OPINIONS Trump's 'diplomatic debacle' in Helsinki: 'Would be or wouldn’t be'


Trump's 'diplomatic debacle' in Helsinki: 'Would be or wouldn’t be'


05:42, July 21, 2018


(Photo: CGTN)

“Would be or wouldn’t be”?

US President Donald Trump’s back-and-forth after the joint press conference with his Russian counterpart in Helsinki two days ago on whether he believes in Vladimir Putin or his own intelligence agency on the issue of Russian meddling of the 2016 US presidential election is a blatant insult to people’s intelligence. This is, of course, classic Donald Trump – he never backs off from anything and usually doubles down and snaps back. But this time the political pressure is so uneven in Washington that he did something creative.

He came back with a lie! In a carefully crafted script, he said it was a slip of the tongue as if he thinks the world is a kindergarten.

Just read from the contextual background before and after that sentence in the press conference. He was clearly berating FBI. He was clearly endorsing Putin’s denial in strong words. How can it possibly be interpreted the way he would like the world to believe? Even Putin was better at denying than Trump, by making a point that there is a distinction between a Russian individual or company and the Russian government.

But even though Trump’s patent fabrication is almost laughable, I am not amused. I think this “would be or wouldn’t be” question refutes something much deeper and broader than many people think. The whole Russian connection in Trump’s presidential campaign is more than just about some outside help from the Russians to snatch a few more votes. This represents a concerted covert effort to thaw the US-Russia relations from the very beginning. And the architect of this attempted seismic shift of the US foreign policy is no other than Henry Kissinger, a so-called friend of Chinese people.

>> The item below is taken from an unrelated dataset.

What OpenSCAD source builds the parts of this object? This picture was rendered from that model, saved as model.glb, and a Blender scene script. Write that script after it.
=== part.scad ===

Early on in Trump’s campaign, there were already signs of building a Russian connection – Michael Flynn’s secret meetings with Russian ambassador Sergey Kislyak; Jared Kushner’s attempt to establish a private communications channel with Kremlin; the clandestine meetings in the Trump Tower with Russian agents. 

The situation appears to be somehow like that of 47 years ago, in 1971, when the US tried to connect with China and Kissinger arrived in Beijing from Pakistan.

Kissinger is, of course, famous for the triangular diplomacy that allied China with the US against the former Soviet Union during the Nixon Administration in the 1970s. It appears that the 90-year-old man is now anxious to exercise his global equilibrium theory again. 

Kissinger had repeatedly met with Trump in the last two years and is reported to have taken on the role of Trump's informal foreign policy adviser. He paid a visit to Moscow as soon as Trump took over, very likely to deliver the message that the White House is ready to go for “constructive cooperation” with the Kremlin. He is also the force behind Michael Flynn to be Trump’s short-lived National Security Advisor. In an op-ed for the National Interest magazine in 2016, Kissinger wrote:

“One of the key problems of our period is that the international order with which we were familiar is disintegrating in some respects and that new elements from Asia and the developing world are entering it. …The world has changed dramatically since then. In particular, in the emerging multipolar order, Russia should be perceived as an essential element of any new global equilibrium, not primarily as a threat to the United States.”

The “new elements from Asia” is obviously a metaphor for China. Incidentally, the same view was also expressed by Zbigniew Brzezinski, a Polish-American diplomat who used to openly speak about the necessity to drive a wedge between China and Russia. At the Nobel Peace Prize Forum in Oslo, Norway, in December 2016, here is what he had said:

“The US must be wary of the great danger that China and Russia could form a strategic alliance, generated in part by their own internal, political, and ideological momentum, and in part by the poorly thought out policies of the United States.”

Today’s China is of course entirely different from the Soviet Union in the 1970s. And today’s Sino-Russia relationship is also totally different. President Xi has laid out a vision of a community of a shared future. On the other hand, Trump’s slip of the tongue cannot hide Washington’s century-old geopolitics game hidden behind the façade of Kissinger’s so-called global equilibrium concept.